- _DATASET CONTENT_:

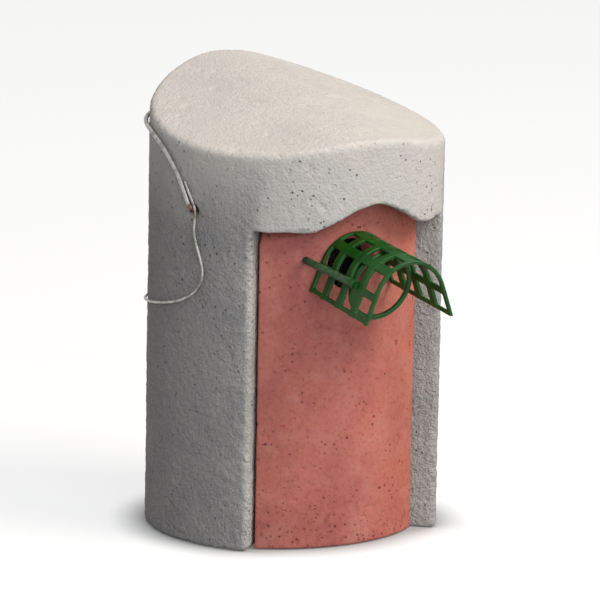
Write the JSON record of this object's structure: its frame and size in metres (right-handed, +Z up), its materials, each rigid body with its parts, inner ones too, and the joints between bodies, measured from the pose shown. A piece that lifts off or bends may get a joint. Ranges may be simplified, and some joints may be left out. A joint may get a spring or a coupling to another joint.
{
  "type": "nest box",
  "caption": "Round wood-concrete nest box with a vaulted roof, a removable brick-red front, a green plastic entrance guard and hanging wires.",
  "frame": {"origin": "on the base, on the axis of the round body", "axes": "+Z up, front with the entrance towards -Y, +X to the right as seen from the front"},
  "size_m": [0.2066, 0.2528, 0.3116],
  "materials": {
    "casting": "matt",
    "red_casting": "matt",
    "green_plastic": "satin",
    "zinc_wire": "satin"
  },
  "bodies": {
    "body": {"roof": "casting", "floor": "casting", "fascia_left": "casting", "fascia_centre": "casting", "fascia_right": "casting", "wall_front_right": "casting", "wall_side_right": "casting", "wall_rear_right": "casting", "wall_rear_left": "casting", "wall_side_left": "casting", "wall_front_left": "casting", "pivot_pin_left": "zinc_wire", "pivot_pin_right": "zinc_wire", "hanging_wire": "zinc_wire", "tie_wire": "zinc_wire"},
    "front": {"front_panel": "red_casting", "guard_left_side": "green_plastic", "guard_crown": "green_plastic", "guard_right_side": "green_plastic", "guard_ring": "green_plastic", "guard_rod": "green_plastic"}
  },
  "joints": [
    {"name": "front_tilt", "type": "hinge", "parent": "body", "child": "front", "pos_m": [0, -0.0569, 0.227], "axis": [-1, 0, 0], "range_deg": [0, 20]}
  ]
}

- _EXERCISE_: Copy all data exactly, start to finish.

- _OUTPUT OF THE EXERCISE_:
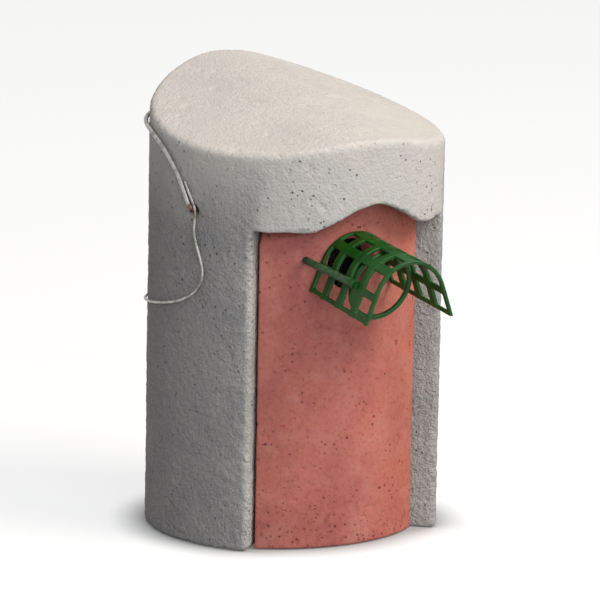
Write the JSON record of this object's structure: its frame and size in metres (right-handed, +Z up), its materials, each rigid body with its parts, inner ones too, and the joints between bodies, measured from the pose shown. A piece that lifts off or bends may get a joint. Ranges may be simplified, and some joints may be left out. A joint may get a spring or a coupling to another joint.
{
  "type": "nest box",
  "caption": "Round wood-concrete nest box with a vaulted roof, a removable brick-red front, a green plastic entrance guard and hanging wires.",
  "frame": {"origin": "on the base, on the axis of the round body", "axes": "+Z up, front with the entrance towards -Y, +X to the right as seen from the front"},
  "size_m": [0.2066, 0.2528, 0.3116],
  "materials": {
    "casting": "matt",
    "red_casting": "matt",
    "green_plastic": "satin",
    "zinc_wire": "satin"
  },
  "bodies": {
    "body": {"roof": "casting", "floor": "casting", "fascia_left": "casting", "fascia_centre": "casting", "fascia_right": "casting", "wall_front_right": "casting", "wall_side_right": "casting", "wall_rear_right": "casting", "wall_rear_left": "casting", "wall_side_left": "casting", "wall_front_left": "casting", "pivot_pin_left": "zinc_wire", "pivot_pin_right": "zinc_wire", "hanging_wire": "zinc_wire", "tie_wire": "zinc_wire"},
    "front": {"front_panel": "red_casting", "guard_left_side": "green_plastic", "guard_crown": "green_plastic", "guard_right_side": "green_plastic", "guard_ring": "green_plastic", "guard_rod": "green_plastic"}
  },
  "joints": [
    {"name": "front_tilt", "type": "hinge", "parent": "body", "child": "front", "pos_m": [0, -0.0569, 0.227], "axis": [-1, 0, 0], "range_deg": [0, 20]}
  ]
}